One of the biggest stressors for women is that their work is never done. It is a perpetual revolving door if never doneness. It is never a sit down, focus solely on this project, and once done it is done. Men have that privilege. Women do not.
Also, especially for SAHMs, our homes aren’t our havens. Our homes are our offices. We never leave work. It is ALWAYS staring at us, always needing doing. I don’t think men realise just how stressful and consuming that is. Imagine if your job is to dig one hole, but someone is always throwing the dirt right back in, and you can’t leave work until it is done, and you don’t get a paycheck. How long woukd you last at that job? How soon before you throw in the towel? Moms don’t have that option.
Help your wife figure out how to turn home into more of a haven. Help her “clock out” like you get to. Fork over the money, if you can, to turn your master bedroom into an absolute haven for her…or maybe carve out some place in the home that is kid-free and away from housework.
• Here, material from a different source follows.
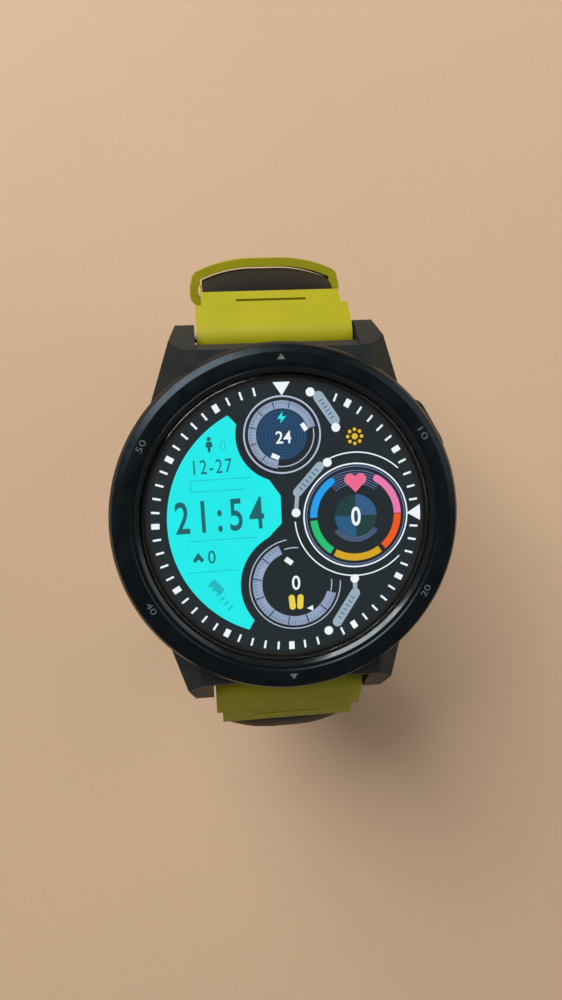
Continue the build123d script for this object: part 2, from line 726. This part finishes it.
def antenna():
    """Curved strip on the left wall of the case."""
    low = BEZEL_LOW - ANTENNA_HEIGHT - ANTENNA_DROP
    strip = ring(*ANTENNA_R, low, low + ANTENNA_HEIGHT)
    return strip - block((ANTENNA_END_X, THROUGH), (-THROUGH, THROUGH), (0, THROUGH))


def microphone():
    """Small can under the board by its port."""
    return block_at(MICROPHONE_XY, MICROPHONE_SIZE, BOARD_LOW - MICROPHONE_SIZE[2])


def haptic_motor():
    """Coin motor."""
    low = FLANGE_TOP + MOTOR_LIFT
    return disc(MOTOR_R, low, low + MOTOR_HEIGHT, *MOTOR_XY)


def speaker():
    """Flat speaker box."""
    return block_at(SPEAKER_XY, SPEAKER_SIZE, FLANGE_TOP + SPEAKER_LIFT)


# ---- Back
def contact_places():
    """Axes of the two charging contacts."""
    return [(side * CONTACT_XY[0], CONTACT_XY[1]) for side in (1, -1)]


def back_cover():
    """Round cover with the window's opening, contact holes and countersunk screw holes."""
    cover = disc(BACK_R, BACK_LOW, BACK_TOP)
    cover = chamfer(cover.edges().sort_by(Axis.Z)[0], BACK_CHAMFER)
    cover -= disc(WINDOW_R, 0, THROUGH)
    for xy in contact_places():
        cover -= disc(CONTACT_R, 0, THROUGH, *xy)
    for xy in screw_places():
        cover -= disc(SCREW_R + SCREW_GAP, 0, THROUGH, *xy)
        cover -= disc(SCREW_HEAD_R + SCREW_GAP, 0, BACK_LOW + SCREW_HEAD_HEIGHT, *xy)
    return cover


def case_screws():
    """Four screws: flat head and plain shank."""
    screws = []
    for xy in screw_places():
        head = disc(SCREW_HEAD_R, BACK_LOW, BACK_LOW + SCREW_HEAD_HEIGHT, *xy)
        screws.append(head + disc(SCREW_R, BACK_LOW, BACK_LOW + SCREW_LENGTH, *xy))
    return screws


def sensor_window():
    """Round window standing a little proud of the back."""
    low = BACK_LOW - WINDOW_RISE
    window = disc(WINDOW_R, low, low + WINDOW_THICKNESS)
    return chamfer(window.edges().sort_by(Axis.Z)[0], WINDOW_CHAMFER)


def sensor_leds():
    """Four lights and detectors between the window and the sensor board."""
    low = BACK_LOW - WINDOW_RISE + WINDOW_THICKNESS
    size = (LED_SIZE[0], LED_SIZE[0], LED_SIZE[1])
    places = [(LED_RING_R, 0), (-LED_RING_R, 0), (0, LED_RING_R), (0, -LED_RING_R)]
    return [block_at(xy, size, low) for xy in places]


def sensor_board():
    """Small round board behind the window."""
    low = BACK_LOW - WINDOW_RISE + WINDOW_THICKNESS + LED_SIZE[1]
    return disc(SENSOR_BOARD_R, low, low + SENSOR_BOARD_THICKNESS)


def charging_contacts():
    """Two round contacts through the back."""
    low = BACK_LOW - CONTACT_RISE
    return [disc(CONTACT_R, low, low + CONTACT_LENGTH, *xy) for xy in contact_places()]


# ---- Every sub-part by name
def sub_parts():
    """Each node's name with its solid or solids."""
    return {
        "mid_case": mid_case(),
        "bezel_ring": bezel_ring(),
        "cover_glass": cover_glass(),
        "glass_gasket": ring(GLASS_R, BEZEL_LIP_R, LIP_TOP, GLASS_LOW),
        "display_panel": disc(PANEL_R, PANEL_LOW, GLASS_LOW),
        "display_ribbon": display_ribbon(),
        "inner_frame": inner_frame(),
        "main_board": disc(BOARD_R, BOARD_LOW, BOARD_TOP),
        "board_chips": board_chips(),
        "battery": battery(),
        "haptic_motor": haptic_motor(),
        "speaker": speaker(),
        "microphone": microphone(),
        "antenna": antenna(),
        "back_cover": back_cover(),
        "back_gasket": ring(BACK_GASKET[0], BACK_GASKET[1], BACK_TOP, BACK_TOP + BACK_GASKET[2]),
        "sensor_window": sensor_window(),
        "sensor_leds": sensor_leds(),
        "sensor_board": sensor_board(),
        "charging_contacts": charging_contacts(),
        "case_screws": case_screws(),
        "button_seals": button_seals(),
        "button_switches": button_switches(),
        "button_upper": button(1),
        "button_upper_clip": button_clip(1),
        "button_lower": button(-1),
        "button_lower_clip": button_clip(-1),
        "strap_12_base": strap_12_base(),
        "strap_12_cover": strap_12_cover(),
        "spring_bar_12": spring_bar(LINE_12),
        "release_pin_12": release_pin(LINE_12),
        "keeper_fixed": keeper(LINE_12, FIXED_KEEPER_DEG, FIXED_KEEPER_GAP),
        "keeper_sliding": keeper(LINE_12, FREE_KEEPER_DEG, KEEPER_GAP),
        "buckle_frame": buckle_frame(),
        "buckle_bar": buckle_bar(),
        "buckle_tang": buckle_tang(),
        "strap_6_base": strap_6_base(),
        "strap_6_cover": strap_6_cover(),
        "spring_bar_6": to_six(spring_bar(LINE_6)),
        "release_pin_6": to_six(release_pin(LINE_6)),
    }


def write(name, shape):
    """Write one sub-part as parts/NODE.step."""
    solids = shape if isinstance(shape, list) else [shape]
    members = [solid for item in solids for solid in item.solids()]
    whole = members[0] if len(members) == 1 else Compound(children=members)
    export_step(whole, f"parts/{name}.step")


os.makedirs("parts", exist_ok=True)
for node, shape in sub_parts().items():
    write(node, shape)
Recruit the family to make sure chores are done and the house to mom’s standards so she can relax.
This isn’t a do this for sex, but rather do this for her so she can relax, grow, think, and feel more like the woman she once was before modern family life robbed her of herself.
I find this to be very true with my wife. It’s not that chores are a priority, but that they gnaw at her mind if we go upstairs for some fun before they are done.
Same happens with me and my work. I work from home but if I get pulled away from work while deep in thought about a problem, I won’t be present anywhere until I can get closure on that problem.
So…I try to do the dishes for my wife. Maybe sweep the floor, or something else, while she exercises her dog. She is much more energetic when we finally get to bed at night. And I also feel better because I set myself aside for a bit.